Cette tendance à l’économie, nous la retrouverons dans la deuxième partie de ce concert. Ici aussi, sans doute pour mieux fusionner les timbres vocaux et instrumentaux, les solistes sont placés dans l’orchestre. Il faut donc redoubler de prudence pour ne pas les couvrir, mais Gergiev veille toujours au grain : privilégiant des attaques précises et dynamiques, il s’assure de garder les chanteurs toujours au premier plan. De la même manière, les climax de chaque mouvement sont amenés avec naturel, sans clinquant qui serait malvenu pour une œuvre aussi intime que le Chant de la Terre.

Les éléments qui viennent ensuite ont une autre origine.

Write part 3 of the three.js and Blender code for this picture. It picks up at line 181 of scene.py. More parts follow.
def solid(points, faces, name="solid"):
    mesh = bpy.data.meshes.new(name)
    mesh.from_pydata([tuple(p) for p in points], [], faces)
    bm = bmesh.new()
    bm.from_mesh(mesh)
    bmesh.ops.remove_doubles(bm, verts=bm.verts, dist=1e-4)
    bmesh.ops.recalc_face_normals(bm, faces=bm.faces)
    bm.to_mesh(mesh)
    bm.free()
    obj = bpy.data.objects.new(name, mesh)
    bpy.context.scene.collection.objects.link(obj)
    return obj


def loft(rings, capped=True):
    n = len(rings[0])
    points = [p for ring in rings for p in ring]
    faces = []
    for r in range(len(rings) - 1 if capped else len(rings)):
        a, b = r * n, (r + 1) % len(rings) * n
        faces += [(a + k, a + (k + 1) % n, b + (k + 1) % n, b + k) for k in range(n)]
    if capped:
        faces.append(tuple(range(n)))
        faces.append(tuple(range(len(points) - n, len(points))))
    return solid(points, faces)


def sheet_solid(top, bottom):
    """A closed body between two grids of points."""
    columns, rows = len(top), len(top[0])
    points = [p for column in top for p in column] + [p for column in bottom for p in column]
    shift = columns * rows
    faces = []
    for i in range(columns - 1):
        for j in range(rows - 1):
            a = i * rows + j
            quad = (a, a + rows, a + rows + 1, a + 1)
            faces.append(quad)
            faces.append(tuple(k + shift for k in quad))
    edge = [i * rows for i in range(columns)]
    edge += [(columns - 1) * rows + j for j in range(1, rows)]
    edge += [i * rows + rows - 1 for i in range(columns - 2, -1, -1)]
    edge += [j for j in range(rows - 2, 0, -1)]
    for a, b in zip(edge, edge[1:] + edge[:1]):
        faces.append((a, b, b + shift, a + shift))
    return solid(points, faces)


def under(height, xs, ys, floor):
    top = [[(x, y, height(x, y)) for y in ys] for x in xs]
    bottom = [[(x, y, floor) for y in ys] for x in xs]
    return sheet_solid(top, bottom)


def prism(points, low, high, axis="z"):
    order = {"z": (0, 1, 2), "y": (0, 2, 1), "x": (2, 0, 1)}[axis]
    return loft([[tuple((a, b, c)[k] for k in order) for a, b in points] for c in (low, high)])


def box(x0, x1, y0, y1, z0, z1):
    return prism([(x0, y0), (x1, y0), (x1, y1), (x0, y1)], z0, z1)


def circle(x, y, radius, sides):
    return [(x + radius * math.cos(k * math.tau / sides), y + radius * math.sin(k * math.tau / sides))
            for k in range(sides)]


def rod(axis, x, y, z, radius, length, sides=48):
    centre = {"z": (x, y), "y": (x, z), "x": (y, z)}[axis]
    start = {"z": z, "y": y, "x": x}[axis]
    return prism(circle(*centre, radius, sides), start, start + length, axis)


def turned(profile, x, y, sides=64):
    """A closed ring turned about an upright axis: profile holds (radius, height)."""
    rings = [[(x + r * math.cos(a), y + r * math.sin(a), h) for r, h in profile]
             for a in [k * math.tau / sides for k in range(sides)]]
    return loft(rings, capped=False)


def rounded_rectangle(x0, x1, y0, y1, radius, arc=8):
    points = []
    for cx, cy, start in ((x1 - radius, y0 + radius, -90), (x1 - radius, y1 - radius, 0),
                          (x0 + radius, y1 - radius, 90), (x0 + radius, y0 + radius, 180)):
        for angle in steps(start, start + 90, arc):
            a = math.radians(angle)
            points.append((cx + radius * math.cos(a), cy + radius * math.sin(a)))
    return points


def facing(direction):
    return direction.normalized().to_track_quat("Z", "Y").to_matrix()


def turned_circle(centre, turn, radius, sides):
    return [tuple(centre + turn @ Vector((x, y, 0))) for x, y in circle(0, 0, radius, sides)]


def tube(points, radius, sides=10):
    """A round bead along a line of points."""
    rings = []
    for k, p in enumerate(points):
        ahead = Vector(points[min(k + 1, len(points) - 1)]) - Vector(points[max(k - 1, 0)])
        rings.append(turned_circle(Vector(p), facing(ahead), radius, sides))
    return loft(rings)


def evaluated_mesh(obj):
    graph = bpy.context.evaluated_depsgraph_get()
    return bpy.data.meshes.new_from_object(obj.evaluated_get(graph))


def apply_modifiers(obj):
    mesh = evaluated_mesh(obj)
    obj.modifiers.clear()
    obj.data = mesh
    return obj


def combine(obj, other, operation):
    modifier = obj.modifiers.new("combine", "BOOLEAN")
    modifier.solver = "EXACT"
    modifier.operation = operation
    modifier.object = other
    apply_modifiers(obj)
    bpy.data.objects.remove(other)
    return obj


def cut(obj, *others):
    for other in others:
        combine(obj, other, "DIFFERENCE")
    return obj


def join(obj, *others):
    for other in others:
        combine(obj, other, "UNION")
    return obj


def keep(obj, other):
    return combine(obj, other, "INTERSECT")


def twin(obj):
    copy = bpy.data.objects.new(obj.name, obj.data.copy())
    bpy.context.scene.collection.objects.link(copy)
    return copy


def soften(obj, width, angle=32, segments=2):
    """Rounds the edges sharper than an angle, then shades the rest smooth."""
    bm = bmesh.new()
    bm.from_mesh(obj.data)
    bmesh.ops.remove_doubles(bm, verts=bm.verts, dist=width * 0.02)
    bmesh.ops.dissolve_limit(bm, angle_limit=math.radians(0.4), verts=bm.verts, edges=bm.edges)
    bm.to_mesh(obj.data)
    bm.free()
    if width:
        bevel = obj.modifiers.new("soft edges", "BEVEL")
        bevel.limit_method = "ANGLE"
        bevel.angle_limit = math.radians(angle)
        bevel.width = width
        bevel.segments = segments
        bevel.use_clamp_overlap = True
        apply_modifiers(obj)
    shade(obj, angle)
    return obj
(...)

La voix de Simon O’Neill n’est pas la plus volumineuse, ni la plus chaleureuse, mais elle est suffisamment souple pour se plier aux sautes d’humeur du premier mouvement. De plus, le soin apporté à l’articulation du texte est à souligner, même si ces trois mouvements impairs auraient pu être plus différenciés sur le plan musical.

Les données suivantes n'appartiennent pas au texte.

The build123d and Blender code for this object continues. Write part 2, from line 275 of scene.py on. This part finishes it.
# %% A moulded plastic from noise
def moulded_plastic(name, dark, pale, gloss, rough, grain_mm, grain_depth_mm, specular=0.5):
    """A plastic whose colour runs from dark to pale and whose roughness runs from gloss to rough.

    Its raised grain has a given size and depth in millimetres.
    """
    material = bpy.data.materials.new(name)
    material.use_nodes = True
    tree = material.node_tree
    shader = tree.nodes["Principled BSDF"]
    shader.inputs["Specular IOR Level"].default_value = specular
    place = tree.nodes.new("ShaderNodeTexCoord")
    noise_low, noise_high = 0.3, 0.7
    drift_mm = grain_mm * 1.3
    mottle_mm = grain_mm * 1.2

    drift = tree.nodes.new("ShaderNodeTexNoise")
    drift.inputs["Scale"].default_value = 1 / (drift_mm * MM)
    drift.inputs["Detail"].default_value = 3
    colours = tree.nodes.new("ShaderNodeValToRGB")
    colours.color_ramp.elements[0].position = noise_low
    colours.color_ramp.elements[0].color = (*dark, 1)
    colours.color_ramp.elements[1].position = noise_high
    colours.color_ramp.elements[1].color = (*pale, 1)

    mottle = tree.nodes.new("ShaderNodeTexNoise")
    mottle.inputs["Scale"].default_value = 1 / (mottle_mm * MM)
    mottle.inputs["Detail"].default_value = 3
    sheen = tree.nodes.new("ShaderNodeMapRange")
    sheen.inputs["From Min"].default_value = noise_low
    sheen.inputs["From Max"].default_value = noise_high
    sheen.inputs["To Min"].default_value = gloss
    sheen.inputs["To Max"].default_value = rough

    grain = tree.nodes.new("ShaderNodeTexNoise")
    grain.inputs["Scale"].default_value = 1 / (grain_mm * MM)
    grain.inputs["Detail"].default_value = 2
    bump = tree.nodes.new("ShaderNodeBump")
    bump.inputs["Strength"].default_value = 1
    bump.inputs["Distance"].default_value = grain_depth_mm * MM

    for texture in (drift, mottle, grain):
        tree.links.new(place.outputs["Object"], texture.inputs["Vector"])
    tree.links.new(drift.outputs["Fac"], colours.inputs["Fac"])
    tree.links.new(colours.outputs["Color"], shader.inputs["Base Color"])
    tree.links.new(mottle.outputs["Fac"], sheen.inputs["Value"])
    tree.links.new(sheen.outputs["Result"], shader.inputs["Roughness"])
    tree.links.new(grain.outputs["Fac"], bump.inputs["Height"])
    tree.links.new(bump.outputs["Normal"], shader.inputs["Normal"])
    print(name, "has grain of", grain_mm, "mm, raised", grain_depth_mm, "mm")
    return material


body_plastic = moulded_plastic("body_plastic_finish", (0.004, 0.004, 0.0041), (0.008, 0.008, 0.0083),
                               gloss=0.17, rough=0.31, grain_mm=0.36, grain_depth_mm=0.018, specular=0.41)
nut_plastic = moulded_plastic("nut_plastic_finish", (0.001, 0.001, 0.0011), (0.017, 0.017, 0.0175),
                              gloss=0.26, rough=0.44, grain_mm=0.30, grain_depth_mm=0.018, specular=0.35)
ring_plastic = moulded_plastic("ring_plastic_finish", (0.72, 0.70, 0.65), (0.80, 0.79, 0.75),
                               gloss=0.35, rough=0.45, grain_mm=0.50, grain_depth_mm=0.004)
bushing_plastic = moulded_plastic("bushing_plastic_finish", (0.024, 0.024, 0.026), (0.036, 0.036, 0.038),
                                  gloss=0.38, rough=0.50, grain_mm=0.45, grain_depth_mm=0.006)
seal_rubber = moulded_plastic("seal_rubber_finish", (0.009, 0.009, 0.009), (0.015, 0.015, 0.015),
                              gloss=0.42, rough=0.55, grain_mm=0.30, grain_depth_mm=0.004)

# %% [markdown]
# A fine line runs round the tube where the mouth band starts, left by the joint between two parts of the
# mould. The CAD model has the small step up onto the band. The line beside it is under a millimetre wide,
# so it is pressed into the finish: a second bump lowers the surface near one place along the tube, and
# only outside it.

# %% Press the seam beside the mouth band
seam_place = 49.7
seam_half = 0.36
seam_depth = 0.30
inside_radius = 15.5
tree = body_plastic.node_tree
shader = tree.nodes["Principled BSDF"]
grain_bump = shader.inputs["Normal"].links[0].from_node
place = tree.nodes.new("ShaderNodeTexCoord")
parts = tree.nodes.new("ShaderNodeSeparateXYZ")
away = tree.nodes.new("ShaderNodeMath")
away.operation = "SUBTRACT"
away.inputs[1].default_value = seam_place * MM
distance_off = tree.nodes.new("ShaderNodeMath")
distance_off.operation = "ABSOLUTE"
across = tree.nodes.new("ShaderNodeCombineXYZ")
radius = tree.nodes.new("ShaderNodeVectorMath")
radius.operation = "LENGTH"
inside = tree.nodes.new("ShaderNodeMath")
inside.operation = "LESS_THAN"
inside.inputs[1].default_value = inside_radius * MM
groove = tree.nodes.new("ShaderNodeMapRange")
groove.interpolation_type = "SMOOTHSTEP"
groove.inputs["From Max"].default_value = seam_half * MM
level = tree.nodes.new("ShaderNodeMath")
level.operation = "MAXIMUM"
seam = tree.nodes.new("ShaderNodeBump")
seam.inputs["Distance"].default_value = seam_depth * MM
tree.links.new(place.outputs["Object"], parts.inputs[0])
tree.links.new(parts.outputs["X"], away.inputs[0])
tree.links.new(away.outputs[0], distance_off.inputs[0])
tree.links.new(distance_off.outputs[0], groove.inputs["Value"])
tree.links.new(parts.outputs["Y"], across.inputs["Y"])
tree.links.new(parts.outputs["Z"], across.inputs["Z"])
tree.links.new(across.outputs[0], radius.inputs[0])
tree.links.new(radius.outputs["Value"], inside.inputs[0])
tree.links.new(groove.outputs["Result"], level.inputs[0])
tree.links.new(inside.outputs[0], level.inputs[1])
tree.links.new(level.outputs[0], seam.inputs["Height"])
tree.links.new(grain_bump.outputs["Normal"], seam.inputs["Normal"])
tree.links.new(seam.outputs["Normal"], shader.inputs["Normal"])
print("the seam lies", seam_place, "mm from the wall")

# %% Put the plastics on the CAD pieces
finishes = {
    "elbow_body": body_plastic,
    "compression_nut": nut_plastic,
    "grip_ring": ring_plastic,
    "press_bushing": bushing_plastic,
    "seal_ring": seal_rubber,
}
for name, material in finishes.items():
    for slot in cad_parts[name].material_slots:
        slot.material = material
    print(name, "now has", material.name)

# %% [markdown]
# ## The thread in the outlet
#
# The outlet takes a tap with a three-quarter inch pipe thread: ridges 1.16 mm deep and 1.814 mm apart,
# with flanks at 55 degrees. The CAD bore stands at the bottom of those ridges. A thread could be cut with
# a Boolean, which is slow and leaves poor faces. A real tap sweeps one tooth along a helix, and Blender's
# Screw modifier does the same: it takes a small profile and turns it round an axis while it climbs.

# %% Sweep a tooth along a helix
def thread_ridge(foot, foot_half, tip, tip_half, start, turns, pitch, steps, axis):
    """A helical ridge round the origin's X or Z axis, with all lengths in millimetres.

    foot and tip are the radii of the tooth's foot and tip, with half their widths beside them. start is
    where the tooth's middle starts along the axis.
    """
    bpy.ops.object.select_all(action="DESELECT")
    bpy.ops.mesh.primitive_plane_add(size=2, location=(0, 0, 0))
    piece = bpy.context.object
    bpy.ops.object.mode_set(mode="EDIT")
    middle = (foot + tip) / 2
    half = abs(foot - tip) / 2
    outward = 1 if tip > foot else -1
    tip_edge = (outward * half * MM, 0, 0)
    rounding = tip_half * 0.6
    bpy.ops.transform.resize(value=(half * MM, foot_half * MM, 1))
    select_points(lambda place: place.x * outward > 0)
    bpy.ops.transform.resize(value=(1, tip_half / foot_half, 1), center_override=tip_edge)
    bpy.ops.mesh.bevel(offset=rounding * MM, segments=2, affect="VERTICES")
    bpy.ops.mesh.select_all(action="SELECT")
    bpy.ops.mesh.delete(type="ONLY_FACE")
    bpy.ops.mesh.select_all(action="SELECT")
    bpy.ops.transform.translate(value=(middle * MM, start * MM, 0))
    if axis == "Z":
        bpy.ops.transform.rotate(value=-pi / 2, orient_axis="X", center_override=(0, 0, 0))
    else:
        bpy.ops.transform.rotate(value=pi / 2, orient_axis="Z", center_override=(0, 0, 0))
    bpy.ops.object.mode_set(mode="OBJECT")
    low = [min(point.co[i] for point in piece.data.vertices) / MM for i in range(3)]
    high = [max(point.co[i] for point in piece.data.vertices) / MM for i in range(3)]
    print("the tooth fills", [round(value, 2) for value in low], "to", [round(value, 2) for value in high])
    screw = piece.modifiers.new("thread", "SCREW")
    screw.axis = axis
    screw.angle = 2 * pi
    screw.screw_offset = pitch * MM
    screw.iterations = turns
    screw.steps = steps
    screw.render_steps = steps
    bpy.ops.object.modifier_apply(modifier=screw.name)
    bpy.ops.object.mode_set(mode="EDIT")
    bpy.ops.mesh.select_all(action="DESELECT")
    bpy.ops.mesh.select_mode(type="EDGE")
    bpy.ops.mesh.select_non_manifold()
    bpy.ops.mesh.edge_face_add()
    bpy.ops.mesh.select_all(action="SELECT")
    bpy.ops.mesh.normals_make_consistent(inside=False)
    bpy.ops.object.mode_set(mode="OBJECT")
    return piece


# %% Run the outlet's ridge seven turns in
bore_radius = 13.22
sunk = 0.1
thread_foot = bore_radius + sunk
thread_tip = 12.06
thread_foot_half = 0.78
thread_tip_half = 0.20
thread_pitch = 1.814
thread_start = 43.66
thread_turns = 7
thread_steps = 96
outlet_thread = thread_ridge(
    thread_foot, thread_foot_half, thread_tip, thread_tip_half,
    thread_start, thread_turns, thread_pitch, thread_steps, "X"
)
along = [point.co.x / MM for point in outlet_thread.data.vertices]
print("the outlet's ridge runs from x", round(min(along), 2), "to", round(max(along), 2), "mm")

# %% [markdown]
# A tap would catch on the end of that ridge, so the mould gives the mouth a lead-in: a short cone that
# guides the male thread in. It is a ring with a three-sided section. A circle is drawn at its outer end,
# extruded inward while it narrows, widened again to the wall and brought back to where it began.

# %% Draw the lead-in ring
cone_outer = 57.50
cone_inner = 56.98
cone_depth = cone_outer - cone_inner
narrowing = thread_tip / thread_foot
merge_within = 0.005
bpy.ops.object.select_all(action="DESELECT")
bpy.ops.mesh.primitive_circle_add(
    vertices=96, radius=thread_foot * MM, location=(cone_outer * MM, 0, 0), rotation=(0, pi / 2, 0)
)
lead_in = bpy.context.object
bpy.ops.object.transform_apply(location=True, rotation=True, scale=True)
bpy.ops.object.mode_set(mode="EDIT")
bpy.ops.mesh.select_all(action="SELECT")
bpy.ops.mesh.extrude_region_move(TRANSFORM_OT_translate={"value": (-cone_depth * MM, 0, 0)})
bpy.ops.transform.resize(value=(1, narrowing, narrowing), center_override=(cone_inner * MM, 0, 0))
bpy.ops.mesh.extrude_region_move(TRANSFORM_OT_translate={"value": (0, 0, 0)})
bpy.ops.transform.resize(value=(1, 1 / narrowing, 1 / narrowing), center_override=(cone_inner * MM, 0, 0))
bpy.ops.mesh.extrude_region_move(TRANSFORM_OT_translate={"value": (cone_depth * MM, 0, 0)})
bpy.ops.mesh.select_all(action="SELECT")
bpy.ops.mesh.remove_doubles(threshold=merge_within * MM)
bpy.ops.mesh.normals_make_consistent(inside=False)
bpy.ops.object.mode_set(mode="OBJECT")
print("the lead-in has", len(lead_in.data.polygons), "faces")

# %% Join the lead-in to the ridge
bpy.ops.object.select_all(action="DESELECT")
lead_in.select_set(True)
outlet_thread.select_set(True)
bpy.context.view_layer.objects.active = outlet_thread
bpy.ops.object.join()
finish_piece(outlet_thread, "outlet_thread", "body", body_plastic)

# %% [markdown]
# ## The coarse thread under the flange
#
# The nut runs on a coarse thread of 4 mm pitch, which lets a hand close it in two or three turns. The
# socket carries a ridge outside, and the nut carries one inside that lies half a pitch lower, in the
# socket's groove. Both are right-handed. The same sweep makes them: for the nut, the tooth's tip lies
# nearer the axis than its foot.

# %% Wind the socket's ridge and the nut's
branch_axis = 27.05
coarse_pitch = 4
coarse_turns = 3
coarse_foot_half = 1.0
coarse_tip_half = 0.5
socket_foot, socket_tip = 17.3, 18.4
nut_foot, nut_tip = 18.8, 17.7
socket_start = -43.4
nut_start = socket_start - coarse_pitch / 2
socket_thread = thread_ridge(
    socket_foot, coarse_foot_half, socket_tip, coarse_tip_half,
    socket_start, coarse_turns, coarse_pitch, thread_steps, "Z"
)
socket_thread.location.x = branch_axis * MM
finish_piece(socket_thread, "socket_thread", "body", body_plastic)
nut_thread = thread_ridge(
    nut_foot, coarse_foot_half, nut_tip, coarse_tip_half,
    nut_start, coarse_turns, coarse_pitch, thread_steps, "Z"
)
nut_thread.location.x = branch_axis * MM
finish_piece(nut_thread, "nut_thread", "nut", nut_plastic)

La réelle découverte de la soirée s’amorce au deuxième mouvement. Membre de la troupe de l’Opéra de Francfort, Claudia Mahnke aborde sa partie d’alto avec une sérénité bienvenue. Parfaitement à l’aise sur l’ensemble de sa tessiture, on ne décèle aucune imperfection ni rupture de registre : l’aigu sort aussi bien en sons filés qu’en forte généreux, et les graves (rarement poitrinés) ne perdent pas pour autant en présence. Musicalement, « Der Einsame im Herbst » aurait pu faire l’objet de plus de contrastes, mais cette économie d’humeurs va de pair avec la direction limpide de Gergiev. « Der Abschied » est aussi plus apaisé que tourmenté, lecture qui ne manque pas de dénoter des proposition larmoyantes trop souvent entendues. De même pour le chef : la marche funèbre centrale est dirigée de façon impassible, sans pathos superflu, ce qui ne donne que plus de poids à la coda, où le matériau musical se dissout peu à peu, presque imperceptiblement.
Pour cette première soirée, Gergiev s’efface derrière une musique, qui, bien que vue à travers une petite porte, ne semble pas moins immense.